__Data to use__.
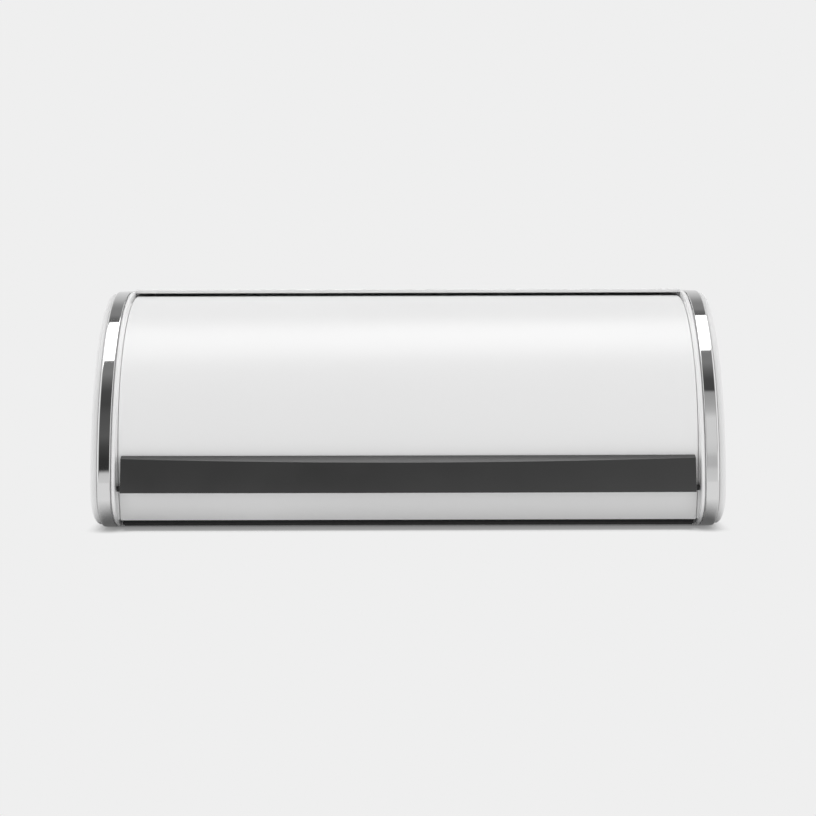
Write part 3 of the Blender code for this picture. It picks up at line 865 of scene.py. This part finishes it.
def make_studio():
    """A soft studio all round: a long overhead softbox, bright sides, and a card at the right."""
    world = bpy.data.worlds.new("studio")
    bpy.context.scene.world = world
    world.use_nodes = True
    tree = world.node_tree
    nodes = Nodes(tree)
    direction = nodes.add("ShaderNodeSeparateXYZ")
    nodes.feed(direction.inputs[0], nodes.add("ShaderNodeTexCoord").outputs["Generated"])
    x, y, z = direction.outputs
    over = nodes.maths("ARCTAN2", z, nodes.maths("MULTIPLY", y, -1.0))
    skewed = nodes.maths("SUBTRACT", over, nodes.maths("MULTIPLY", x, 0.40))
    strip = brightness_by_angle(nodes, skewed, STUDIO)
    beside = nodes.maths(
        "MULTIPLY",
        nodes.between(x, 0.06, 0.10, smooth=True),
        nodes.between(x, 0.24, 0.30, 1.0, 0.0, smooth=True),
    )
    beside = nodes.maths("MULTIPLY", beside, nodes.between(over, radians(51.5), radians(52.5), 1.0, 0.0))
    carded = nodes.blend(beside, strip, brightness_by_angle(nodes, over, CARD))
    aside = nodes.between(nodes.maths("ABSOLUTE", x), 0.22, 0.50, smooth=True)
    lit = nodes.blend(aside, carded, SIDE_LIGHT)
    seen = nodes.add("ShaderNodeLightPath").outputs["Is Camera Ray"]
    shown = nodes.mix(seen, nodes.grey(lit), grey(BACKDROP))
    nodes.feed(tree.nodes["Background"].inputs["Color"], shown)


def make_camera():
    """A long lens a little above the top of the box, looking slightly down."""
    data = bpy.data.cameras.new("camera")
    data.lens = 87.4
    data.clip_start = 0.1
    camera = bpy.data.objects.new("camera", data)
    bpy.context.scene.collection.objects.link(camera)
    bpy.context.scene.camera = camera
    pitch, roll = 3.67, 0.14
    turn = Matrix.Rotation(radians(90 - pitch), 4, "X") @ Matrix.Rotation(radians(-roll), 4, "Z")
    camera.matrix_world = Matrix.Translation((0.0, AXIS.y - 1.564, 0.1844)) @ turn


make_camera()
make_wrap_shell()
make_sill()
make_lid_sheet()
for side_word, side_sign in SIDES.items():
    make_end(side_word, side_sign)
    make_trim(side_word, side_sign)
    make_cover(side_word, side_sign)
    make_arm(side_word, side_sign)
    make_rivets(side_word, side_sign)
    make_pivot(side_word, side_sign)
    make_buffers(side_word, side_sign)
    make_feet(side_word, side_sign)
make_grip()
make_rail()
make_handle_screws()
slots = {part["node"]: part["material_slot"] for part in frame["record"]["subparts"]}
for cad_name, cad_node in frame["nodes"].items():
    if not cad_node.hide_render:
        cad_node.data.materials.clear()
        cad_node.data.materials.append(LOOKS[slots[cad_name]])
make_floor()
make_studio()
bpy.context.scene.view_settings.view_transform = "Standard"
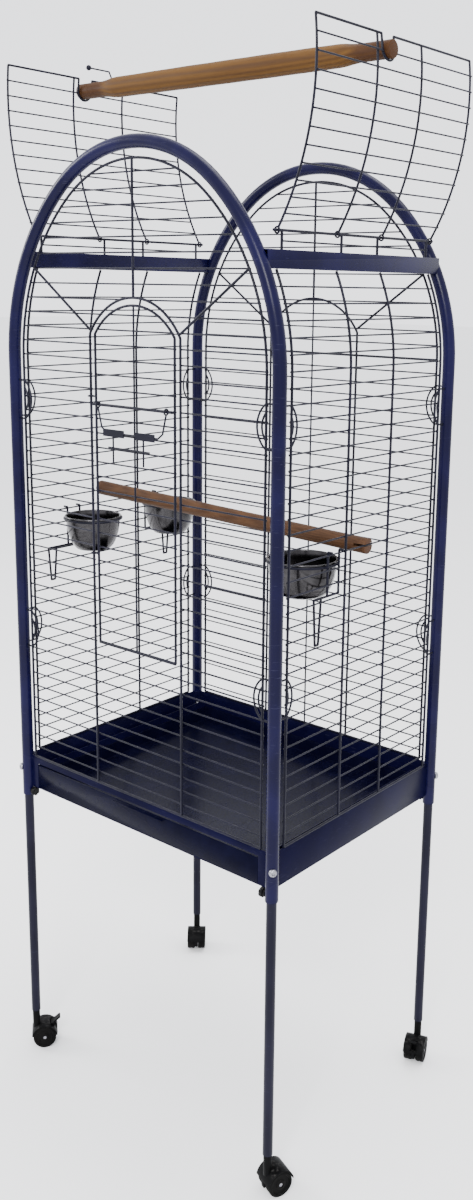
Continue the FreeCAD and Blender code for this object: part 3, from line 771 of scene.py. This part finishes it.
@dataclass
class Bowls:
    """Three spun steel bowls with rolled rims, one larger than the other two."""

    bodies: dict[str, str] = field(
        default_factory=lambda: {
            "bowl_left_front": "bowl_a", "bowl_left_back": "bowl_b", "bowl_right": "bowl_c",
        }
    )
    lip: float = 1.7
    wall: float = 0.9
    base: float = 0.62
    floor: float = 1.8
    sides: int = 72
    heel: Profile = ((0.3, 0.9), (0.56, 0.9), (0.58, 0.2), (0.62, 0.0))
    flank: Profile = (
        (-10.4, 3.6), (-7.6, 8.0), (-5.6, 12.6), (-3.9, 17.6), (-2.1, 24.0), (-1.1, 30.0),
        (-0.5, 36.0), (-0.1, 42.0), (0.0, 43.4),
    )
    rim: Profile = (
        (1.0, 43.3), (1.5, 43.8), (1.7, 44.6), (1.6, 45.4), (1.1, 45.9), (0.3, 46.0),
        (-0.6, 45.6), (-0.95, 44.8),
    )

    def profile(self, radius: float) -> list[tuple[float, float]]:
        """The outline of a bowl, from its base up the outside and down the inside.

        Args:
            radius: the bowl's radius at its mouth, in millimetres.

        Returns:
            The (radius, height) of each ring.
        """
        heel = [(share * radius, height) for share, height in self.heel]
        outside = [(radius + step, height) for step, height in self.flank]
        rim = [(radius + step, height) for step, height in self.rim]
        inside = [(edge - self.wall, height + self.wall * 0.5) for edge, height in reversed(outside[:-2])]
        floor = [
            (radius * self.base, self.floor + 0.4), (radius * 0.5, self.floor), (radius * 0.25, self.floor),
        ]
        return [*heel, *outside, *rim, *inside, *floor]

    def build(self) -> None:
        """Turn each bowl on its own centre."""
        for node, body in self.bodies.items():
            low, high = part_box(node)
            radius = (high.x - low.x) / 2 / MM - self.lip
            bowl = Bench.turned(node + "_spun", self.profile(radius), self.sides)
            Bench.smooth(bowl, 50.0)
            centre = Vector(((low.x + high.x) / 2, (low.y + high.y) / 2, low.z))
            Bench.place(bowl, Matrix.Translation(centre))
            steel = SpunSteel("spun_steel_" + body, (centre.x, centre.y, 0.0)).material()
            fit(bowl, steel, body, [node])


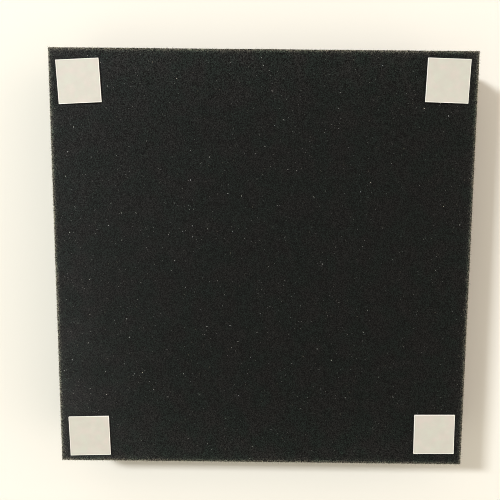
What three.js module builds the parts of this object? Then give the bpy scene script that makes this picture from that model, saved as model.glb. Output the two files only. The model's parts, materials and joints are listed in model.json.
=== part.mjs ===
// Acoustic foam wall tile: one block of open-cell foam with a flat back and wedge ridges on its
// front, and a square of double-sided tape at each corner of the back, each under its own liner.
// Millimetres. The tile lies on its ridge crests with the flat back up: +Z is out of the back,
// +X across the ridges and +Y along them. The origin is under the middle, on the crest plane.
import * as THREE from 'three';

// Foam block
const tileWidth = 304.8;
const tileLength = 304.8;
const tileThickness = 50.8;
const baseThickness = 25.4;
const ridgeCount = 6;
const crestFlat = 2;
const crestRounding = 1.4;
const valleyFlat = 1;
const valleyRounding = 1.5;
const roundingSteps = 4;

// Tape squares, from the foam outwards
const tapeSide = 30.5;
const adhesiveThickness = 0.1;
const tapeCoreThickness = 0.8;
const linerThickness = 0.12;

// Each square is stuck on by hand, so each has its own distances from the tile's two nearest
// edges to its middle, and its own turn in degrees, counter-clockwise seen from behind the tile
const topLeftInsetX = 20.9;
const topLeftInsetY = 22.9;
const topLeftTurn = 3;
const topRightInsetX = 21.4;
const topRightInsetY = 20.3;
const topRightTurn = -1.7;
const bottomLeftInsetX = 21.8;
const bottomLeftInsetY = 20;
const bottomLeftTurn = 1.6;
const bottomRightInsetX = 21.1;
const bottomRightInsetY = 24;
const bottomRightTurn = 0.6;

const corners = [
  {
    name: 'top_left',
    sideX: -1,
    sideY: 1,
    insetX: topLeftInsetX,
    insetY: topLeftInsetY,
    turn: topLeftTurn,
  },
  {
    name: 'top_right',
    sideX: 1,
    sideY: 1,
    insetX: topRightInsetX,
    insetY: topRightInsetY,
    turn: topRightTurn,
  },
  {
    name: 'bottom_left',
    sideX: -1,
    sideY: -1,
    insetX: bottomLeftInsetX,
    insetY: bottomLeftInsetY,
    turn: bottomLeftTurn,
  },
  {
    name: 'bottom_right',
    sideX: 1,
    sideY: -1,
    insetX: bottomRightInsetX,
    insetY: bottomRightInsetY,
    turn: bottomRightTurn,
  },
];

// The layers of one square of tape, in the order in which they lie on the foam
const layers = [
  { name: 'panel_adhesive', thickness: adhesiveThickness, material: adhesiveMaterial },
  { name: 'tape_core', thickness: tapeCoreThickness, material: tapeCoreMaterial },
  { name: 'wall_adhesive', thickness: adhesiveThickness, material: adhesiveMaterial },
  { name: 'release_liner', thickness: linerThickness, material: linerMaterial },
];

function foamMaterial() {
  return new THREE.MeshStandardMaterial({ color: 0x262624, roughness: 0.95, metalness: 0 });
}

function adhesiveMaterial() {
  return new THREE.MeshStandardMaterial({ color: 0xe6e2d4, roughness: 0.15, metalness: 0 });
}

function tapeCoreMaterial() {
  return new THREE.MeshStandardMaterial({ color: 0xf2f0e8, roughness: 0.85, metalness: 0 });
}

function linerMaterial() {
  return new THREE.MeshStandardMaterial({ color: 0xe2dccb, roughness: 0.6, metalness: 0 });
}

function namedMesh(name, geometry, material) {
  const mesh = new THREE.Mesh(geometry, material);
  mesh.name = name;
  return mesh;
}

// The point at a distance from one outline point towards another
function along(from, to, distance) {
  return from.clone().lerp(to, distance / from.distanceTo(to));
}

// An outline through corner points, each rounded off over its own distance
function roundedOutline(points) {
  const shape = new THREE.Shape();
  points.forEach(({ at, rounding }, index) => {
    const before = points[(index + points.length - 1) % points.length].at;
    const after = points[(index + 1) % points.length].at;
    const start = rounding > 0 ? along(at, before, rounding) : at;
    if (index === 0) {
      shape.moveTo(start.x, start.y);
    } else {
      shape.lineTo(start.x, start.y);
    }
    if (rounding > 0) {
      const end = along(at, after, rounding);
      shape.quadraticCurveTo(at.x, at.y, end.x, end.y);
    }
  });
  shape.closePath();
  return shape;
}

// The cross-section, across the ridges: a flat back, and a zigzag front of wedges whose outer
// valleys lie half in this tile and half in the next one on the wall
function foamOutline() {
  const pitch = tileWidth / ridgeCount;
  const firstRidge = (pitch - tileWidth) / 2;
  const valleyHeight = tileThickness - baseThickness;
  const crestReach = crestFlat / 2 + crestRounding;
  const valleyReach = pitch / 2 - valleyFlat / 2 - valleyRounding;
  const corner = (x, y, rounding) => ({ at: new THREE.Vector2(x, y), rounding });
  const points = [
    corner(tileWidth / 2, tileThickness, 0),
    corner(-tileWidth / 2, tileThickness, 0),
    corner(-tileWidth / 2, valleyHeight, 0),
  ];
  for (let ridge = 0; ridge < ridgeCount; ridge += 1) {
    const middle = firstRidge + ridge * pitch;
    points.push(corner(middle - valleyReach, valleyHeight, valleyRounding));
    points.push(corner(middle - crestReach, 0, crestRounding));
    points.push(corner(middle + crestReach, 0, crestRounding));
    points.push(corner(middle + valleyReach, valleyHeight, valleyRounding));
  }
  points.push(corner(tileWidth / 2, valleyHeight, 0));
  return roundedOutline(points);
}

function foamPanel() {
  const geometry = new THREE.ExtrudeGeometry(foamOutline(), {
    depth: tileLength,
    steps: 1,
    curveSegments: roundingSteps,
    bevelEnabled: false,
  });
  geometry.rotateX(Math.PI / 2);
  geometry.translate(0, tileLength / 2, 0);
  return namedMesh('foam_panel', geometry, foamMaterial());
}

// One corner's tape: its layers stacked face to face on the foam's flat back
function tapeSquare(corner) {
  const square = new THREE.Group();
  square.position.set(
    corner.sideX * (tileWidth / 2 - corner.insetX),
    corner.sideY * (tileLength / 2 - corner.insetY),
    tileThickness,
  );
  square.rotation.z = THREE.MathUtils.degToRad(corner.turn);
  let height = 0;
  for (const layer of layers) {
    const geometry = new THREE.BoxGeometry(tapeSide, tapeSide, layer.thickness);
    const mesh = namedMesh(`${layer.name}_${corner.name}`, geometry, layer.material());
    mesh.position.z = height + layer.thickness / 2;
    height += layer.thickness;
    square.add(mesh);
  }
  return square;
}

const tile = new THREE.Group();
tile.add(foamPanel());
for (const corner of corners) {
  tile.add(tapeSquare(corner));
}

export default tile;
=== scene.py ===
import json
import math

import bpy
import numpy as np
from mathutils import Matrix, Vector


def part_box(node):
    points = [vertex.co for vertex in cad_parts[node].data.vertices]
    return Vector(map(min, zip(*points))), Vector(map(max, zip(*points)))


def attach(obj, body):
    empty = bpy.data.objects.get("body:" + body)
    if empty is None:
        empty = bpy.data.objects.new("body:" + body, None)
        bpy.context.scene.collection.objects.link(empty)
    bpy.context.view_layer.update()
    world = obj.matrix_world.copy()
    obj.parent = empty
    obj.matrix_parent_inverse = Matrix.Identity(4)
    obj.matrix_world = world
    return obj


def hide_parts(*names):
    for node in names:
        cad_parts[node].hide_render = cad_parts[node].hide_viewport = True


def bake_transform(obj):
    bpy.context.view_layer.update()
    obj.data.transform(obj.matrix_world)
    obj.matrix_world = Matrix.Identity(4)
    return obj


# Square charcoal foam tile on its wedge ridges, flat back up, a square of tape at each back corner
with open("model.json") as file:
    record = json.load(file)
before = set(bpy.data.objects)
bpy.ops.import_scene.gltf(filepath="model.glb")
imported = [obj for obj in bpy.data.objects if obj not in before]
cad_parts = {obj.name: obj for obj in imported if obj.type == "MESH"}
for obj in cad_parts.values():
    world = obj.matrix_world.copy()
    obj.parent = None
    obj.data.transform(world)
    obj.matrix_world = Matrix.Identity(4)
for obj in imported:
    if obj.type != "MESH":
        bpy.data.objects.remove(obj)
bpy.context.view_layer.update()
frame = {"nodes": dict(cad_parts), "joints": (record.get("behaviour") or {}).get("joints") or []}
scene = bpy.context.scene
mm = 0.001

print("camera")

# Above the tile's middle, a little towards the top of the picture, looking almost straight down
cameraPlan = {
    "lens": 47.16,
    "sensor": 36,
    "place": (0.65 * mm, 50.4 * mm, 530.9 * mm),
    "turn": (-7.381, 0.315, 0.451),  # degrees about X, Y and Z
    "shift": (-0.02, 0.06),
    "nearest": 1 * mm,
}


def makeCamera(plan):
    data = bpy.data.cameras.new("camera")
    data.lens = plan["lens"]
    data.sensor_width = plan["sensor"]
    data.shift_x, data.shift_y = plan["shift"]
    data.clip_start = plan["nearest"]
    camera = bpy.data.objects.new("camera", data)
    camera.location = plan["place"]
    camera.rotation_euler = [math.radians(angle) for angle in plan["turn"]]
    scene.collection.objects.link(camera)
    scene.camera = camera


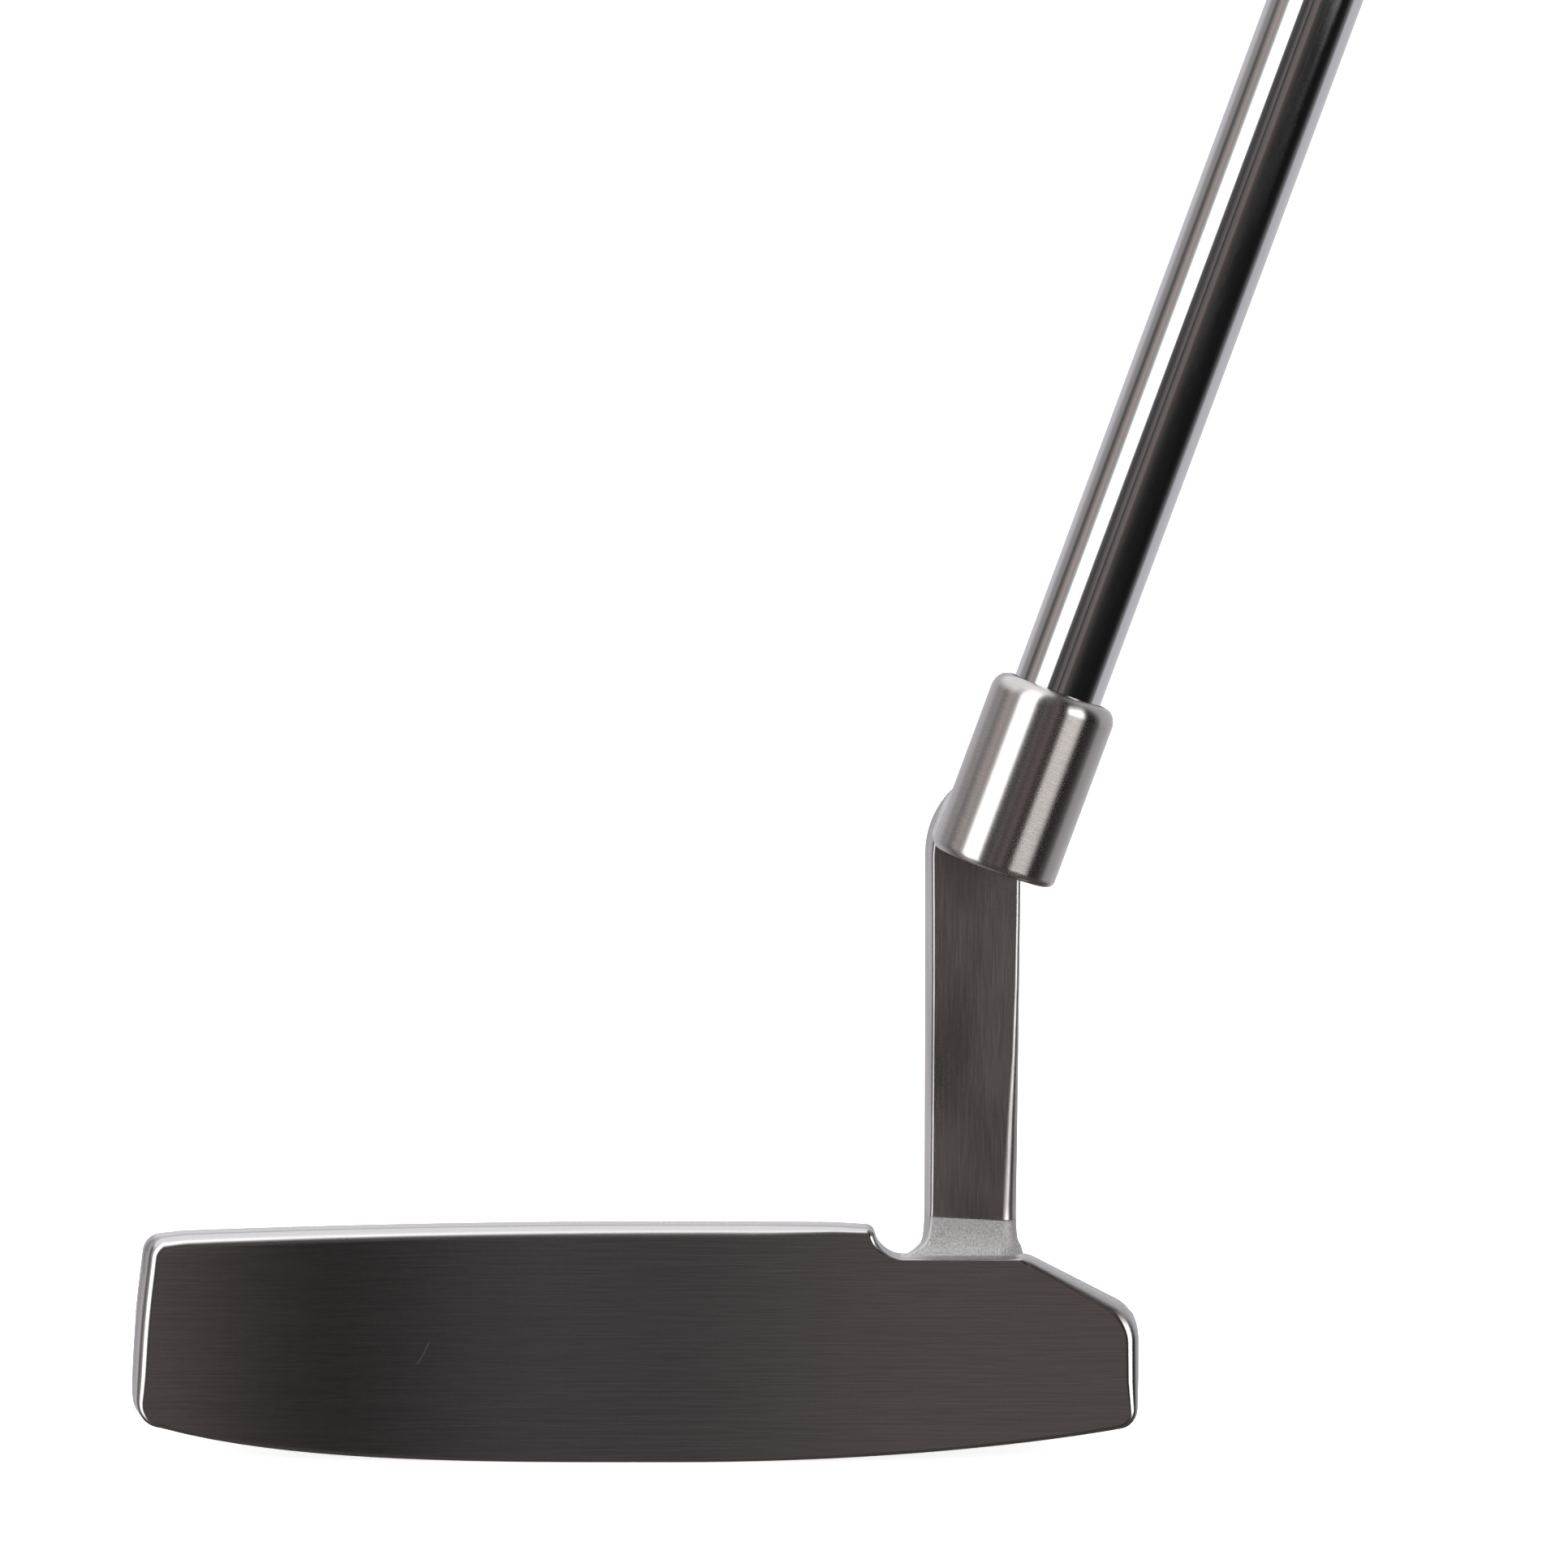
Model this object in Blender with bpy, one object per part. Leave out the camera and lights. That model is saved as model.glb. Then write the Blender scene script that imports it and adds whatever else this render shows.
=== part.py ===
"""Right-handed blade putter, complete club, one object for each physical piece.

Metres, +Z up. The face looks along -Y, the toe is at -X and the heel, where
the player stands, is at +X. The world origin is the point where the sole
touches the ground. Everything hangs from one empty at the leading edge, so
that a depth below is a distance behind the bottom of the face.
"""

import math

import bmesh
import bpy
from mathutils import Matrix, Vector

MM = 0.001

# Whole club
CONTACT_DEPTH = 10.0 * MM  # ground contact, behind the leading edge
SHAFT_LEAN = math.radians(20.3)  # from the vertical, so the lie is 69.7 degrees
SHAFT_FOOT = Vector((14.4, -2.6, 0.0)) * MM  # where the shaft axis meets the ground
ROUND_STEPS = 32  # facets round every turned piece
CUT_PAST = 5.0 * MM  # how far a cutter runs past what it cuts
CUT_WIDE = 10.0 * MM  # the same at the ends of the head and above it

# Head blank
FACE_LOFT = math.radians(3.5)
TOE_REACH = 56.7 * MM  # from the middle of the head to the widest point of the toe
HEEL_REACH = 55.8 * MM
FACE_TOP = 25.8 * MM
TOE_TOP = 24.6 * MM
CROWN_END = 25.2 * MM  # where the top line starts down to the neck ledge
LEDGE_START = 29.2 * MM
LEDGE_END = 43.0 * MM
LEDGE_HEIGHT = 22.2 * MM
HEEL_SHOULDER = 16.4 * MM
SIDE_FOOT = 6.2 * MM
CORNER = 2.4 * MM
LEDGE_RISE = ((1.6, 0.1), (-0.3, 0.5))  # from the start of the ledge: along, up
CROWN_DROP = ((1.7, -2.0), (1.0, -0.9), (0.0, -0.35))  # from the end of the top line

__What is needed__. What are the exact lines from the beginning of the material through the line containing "camera.matrix_world = Matrix.Translation((0.0, AXIS.y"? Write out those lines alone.

__Exercise answer__.
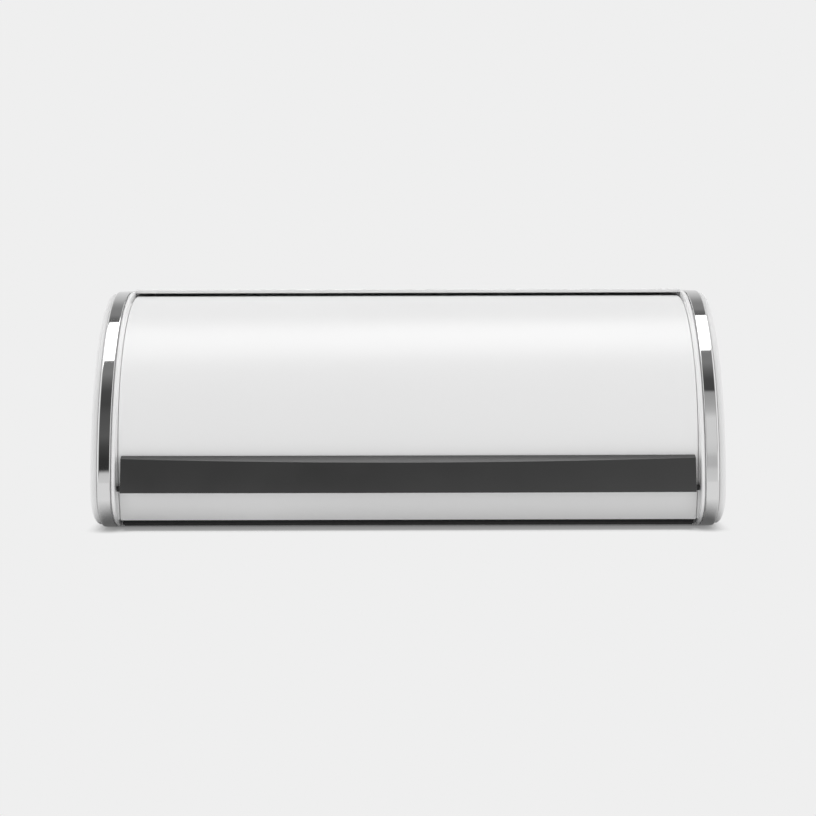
Write part 3 of the Blender code for this picture. It picks up at line 865 of scene.py. This part finishes it.
def make_studio():
    """A soft studio all round: a long overhead softbox, bright sides, and a card at the right."""
    world = bpy.data.worlds.new("studio")
    bpy.context.scene.world = world
    world.use_nodes = True
    tree = world.node_tree
    nodes = Nodes(tree)
    direction = nodes.add("ShaderNodeSeparateXYZ")
    nodes.feed(direction.inputs[0], nodes.add("ShaderNodeTexCoord").outputs["Generated"])
    x, y, z = direction.outputs
    over = nodes.maths("ARCTAN2", z, nodes.maths("MULTIPLY", y, -1.0))
    skewed = nodes.maths("SUBTRACT", over, nodes.maths("MULTIPLY", x, 0.40))
    strip = brightness_by_angle(nodes, skewed, STUDIO)
    beside = nodes.maths(
        "MULTIPLY",
        nodes.between(x, 0.06, 0.10, smooth=True),
        nodes.between(x, 0.24, 0.30, 1.0, 0.0, smooth=True),
    )
    beside = nodes.maths("MULTIPLY", beside, nodes.between(over, radians(51.5), radians(52.5), 1.0, 0.0))
    carded = nodes.blend(beside, strip, brightness_by_angle(nodes, over, CARD))
    aside = nodes.between(nodes.maths("ABSOLUTE", x), 0.22, 0.50, smooth=True)
    lit = nodes.blend(aside, carded, SIDE_LIGHT)
    seen = nodes.add("ShaderNodeLightPath").outputs["Is Camera Ray"]
    shown = nodes.mix(seen, nodes.grey(lit), grey(BACKDROP))
    nodes.feed(tree.nodes["Background"].inputs["Color"], shown)


def make_camera():
    """A long lens a little above the top of the box, looking slightly down."""
    data = bpy.data.cameras.new("camera")
    data.lens = 87.4
    data.clip_start = 0.1
    camera = bpy.data.objects.new("camera", data)
    bpy.context.scene.collection.objects.link(camera)
    bpy.context.scene.camera = camera
    pitch, roll = 3.67, 0.14
    turn = Matrix.Rotation(radians(90 - pitch), 4, "X") @ Matrix.Rotation(radians(-roll), 4, "Z")
    camera.matrix_world = Matrix.Translation((0.0, AXIS.y - 1.564, 0.1844)) @ turn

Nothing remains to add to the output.